Quoi qu'il en soit, la documentation n'étant pas assez fournie, j'ai pensé qu'il était impossible à un Occidental d'appliquer cette méthode telle quelle, j'ai donc choisi de l'appliquer au "Ciel" chrétien, sur lequel nous avons en revanche une immense documentation, avec tous les écrits des Saints. Ce qui revient dans les fait à appliquer une méthode d'oraison quasiment thérésienne, à ceci près qu'on en connaît tous les tenants et les aboutissants, et qu'on a une connaissance infiniment plus précise de ce qui est censé se produire au niveau du composé corps/âme/esprit (c'est le génie propre du bouddhisme d'avoir étudié cela avec la plus grand précision). Cela permet aussi d'avoir une méthode bien plus complète, puisque les choses ne sont plus décrites en termes subjectifs (comme dans le Château de l'âme) mais en termes objectifs : signes de la claire lumière et degrés de cette dernière, il y a 3 grands degrés, claire lumière de la méditation, claire lumière du sommeil, claire lumière de la mort.( Les chrétiens seraient surpris d'apprendre que l'on peut avoir la vision béatifique de son vivant, mais évidemment c'est très très difficile.

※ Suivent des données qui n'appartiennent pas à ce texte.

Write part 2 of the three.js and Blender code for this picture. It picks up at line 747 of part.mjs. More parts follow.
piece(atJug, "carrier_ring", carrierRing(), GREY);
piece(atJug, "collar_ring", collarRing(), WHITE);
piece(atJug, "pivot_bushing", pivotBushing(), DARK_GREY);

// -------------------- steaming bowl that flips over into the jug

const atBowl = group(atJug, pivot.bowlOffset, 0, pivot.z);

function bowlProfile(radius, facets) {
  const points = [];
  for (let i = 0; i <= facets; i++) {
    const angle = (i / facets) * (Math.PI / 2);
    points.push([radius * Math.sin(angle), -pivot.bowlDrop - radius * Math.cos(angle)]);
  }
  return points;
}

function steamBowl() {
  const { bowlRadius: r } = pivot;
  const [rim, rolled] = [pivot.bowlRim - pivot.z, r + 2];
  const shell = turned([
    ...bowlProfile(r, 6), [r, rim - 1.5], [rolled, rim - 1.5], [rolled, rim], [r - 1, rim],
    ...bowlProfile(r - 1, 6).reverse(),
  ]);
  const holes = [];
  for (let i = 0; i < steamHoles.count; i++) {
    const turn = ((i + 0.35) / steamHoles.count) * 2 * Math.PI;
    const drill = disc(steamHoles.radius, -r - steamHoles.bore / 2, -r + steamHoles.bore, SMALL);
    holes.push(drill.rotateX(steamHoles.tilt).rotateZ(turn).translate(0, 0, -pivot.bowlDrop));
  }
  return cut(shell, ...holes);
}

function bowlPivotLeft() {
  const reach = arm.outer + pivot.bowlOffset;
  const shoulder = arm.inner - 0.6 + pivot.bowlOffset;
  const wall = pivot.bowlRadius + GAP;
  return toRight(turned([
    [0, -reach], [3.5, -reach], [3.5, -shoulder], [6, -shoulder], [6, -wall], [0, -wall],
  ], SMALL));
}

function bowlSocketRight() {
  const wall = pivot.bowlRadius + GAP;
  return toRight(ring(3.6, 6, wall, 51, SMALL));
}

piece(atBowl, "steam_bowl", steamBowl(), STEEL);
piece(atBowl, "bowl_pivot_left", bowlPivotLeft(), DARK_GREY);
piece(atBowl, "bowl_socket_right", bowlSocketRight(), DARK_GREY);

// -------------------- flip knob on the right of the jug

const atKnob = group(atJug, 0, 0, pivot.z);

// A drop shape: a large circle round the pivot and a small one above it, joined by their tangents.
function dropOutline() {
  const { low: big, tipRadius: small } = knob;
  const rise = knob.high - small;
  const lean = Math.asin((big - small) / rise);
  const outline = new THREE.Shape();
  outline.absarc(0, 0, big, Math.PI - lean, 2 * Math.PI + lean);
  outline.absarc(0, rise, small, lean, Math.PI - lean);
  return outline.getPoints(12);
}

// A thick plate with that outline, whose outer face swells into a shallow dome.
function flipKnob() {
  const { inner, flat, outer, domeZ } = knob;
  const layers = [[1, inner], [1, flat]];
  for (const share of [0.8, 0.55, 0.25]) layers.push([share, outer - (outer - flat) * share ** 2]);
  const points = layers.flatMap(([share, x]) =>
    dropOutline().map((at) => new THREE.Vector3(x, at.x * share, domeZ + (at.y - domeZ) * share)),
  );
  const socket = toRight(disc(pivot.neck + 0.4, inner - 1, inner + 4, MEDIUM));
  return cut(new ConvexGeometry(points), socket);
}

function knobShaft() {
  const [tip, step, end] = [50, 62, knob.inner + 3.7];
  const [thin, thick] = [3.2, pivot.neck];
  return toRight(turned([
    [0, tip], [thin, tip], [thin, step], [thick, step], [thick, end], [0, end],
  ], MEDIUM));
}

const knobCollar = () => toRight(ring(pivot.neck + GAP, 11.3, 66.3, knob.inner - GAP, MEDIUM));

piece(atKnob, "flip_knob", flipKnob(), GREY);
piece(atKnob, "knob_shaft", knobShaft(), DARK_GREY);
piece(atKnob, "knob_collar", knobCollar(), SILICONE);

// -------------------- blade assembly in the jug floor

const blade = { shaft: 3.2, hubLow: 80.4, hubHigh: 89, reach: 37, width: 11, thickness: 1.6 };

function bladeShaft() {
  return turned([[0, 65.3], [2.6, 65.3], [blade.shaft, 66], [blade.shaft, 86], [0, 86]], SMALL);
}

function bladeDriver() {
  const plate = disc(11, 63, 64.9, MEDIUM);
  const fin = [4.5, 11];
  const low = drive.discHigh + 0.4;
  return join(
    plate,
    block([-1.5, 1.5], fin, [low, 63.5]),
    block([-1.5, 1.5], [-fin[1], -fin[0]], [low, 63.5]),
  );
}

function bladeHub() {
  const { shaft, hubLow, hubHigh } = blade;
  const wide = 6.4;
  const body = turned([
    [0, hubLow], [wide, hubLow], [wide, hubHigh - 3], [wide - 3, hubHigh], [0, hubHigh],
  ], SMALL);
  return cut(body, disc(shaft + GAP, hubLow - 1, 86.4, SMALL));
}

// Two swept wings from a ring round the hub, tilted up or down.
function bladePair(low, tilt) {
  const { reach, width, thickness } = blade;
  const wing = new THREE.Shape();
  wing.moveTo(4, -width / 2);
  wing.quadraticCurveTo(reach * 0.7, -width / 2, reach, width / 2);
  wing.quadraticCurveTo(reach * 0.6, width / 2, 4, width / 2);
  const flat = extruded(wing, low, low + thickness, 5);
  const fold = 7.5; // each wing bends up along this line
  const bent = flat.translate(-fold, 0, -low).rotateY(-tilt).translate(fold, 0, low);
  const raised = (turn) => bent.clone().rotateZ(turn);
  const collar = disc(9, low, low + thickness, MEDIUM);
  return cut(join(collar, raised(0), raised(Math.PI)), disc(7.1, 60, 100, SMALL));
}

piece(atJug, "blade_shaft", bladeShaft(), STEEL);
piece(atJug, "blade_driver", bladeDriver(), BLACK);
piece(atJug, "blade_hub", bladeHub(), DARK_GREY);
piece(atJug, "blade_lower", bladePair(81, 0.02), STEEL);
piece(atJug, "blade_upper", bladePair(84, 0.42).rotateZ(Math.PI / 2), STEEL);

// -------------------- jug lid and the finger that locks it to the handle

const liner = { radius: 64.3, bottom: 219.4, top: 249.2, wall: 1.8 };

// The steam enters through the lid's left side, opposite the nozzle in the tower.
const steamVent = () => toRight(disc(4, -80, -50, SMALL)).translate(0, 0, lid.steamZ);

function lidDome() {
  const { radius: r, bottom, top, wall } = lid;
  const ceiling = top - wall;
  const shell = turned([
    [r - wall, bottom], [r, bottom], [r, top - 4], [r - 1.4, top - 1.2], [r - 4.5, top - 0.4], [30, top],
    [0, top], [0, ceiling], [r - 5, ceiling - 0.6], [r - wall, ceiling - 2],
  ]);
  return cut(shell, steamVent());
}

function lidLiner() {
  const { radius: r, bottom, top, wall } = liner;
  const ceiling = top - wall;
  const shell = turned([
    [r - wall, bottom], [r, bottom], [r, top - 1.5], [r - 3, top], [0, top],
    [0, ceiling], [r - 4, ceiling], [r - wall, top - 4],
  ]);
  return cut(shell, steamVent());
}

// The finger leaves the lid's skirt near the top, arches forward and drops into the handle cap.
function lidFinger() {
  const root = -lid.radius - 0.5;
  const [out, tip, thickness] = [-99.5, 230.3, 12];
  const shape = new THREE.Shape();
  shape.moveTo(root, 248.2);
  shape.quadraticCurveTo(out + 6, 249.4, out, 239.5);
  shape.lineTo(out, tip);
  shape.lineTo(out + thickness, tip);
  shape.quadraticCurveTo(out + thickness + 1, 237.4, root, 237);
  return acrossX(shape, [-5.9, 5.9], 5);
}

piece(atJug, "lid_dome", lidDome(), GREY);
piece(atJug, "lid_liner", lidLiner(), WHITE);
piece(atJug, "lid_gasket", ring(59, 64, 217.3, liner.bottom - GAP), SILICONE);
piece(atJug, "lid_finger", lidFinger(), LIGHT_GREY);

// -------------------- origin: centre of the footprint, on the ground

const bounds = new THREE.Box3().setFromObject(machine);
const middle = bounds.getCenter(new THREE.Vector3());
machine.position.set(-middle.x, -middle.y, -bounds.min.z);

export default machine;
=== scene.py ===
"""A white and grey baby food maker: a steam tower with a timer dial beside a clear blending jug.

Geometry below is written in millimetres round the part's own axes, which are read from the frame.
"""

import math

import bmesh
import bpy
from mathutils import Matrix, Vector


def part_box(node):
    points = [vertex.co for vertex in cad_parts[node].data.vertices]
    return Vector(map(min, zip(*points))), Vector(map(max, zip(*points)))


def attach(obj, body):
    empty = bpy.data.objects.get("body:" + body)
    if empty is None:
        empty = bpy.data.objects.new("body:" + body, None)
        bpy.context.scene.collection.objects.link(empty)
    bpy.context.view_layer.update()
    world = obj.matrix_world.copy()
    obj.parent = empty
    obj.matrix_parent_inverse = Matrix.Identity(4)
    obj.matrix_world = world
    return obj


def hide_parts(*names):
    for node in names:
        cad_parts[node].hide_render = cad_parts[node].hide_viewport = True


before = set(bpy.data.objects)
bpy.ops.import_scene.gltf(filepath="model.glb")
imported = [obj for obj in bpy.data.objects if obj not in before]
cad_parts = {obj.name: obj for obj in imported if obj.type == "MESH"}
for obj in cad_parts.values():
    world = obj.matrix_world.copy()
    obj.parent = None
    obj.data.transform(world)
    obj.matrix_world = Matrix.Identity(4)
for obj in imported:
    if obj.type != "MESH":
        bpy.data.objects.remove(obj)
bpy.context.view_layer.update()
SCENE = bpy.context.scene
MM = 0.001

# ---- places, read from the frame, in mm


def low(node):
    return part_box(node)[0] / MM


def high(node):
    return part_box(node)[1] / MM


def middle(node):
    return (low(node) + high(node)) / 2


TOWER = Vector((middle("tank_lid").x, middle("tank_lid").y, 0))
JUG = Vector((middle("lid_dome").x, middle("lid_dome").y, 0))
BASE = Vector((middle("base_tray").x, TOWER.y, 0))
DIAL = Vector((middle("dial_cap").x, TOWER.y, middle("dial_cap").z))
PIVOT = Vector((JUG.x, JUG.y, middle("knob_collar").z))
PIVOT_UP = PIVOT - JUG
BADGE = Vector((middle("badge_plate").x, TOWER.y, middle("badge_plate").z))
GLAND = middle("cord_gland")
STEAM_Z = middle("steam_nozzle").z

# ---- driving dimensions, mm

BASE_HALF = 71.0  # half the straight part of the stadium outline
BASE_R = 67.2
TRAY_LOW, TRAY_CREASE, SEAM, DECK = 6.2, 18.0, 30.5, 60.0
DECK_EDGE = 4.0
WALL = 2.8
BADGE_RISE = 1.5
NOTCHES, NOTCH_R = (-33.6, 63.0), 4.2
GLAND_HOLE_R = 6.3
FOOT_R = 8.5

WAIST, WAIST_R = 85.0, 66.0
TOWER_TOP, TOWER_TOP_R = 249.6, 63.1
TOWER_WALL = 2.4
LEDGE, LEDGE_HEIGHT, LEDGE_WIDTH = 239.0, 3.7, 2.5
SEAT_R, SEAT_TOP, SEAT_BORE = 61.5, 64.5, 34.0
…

Tout est exposé dans Claire lumière de Félicité de Kelsang Gyatso. Le bouddhisme fait parfaitement la différence entre ce qui est de l'ordre de l'Essence et de la Personne. La différence entre bouddhisme et christianisme, c'est que le bouddhisme reconnaît une infinité de personnes divines ou bouddhas (et non pas seulement trois), partageant une même essence. Pour eux, Jésus est l'un de ces bouddhas).

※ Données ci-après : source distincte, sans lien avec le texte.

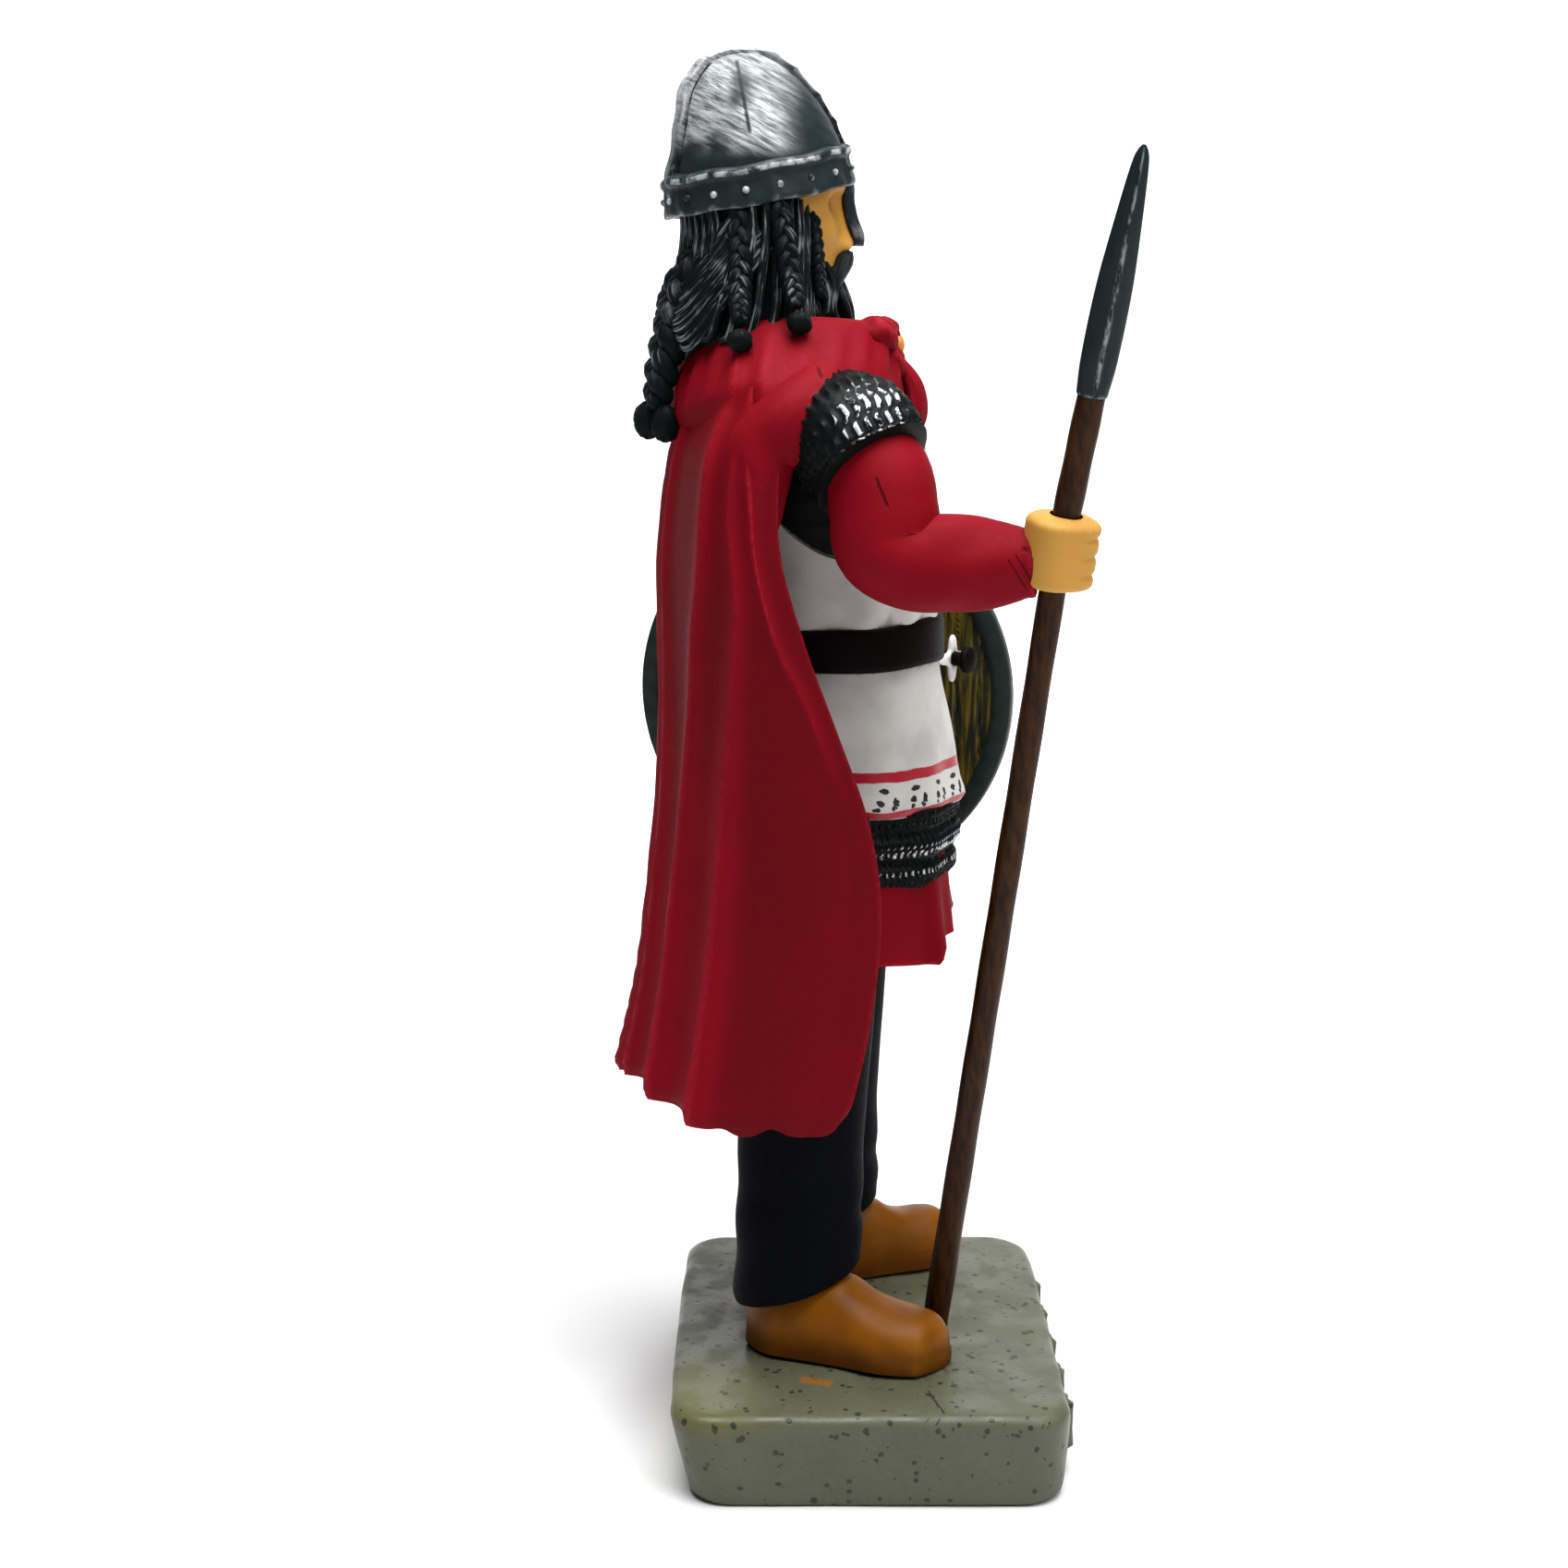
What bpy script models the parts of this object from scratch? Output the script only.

J'en reviens à la raison de mon email. Pour ma part je suis évidemment un débutant, dans le parcours que je viens de vous exposer. Cependant j'ai pu finalement identifier la nature des "visions intellectuelles", par opposition aux visions sensibles, avec les "visions imaginales" entre les deux. Et j'ai "vu" que les Saints sont tout entiers dans le monde intelligible, alors que les êtres ordinaires sont tout entiers dans le monde sensible. En sorte qu'ils croient employer les mêmes mots, alors que les réalités qu'ils désignent n'ont rien en commun. En effet, quand un croyant ordinaire va parler de Jésus, il va parler au mieux d'une impression sensible (la "sensation d'une présence"), au pire d'une idée du mental. Quelques uns ont des impressions imaginales (ils sont très rares, puisque cela suppose une proportion de vision intellectuelle mêlée à l'impression sensible). En posant quelques questions, on peut de toutes façons voir très vite où se situent les personnes dans ces modes de perception, car la vision intellectuelle développe le désir de souffrir pour Dieu, ce qui est une idée totalement étrangère à tous les chrétiens que j'ai pu rencontrer jusqu'à présent (mais j'ai vu surtout des laïcs, des prêtres, ou des documentaires sur les religieux).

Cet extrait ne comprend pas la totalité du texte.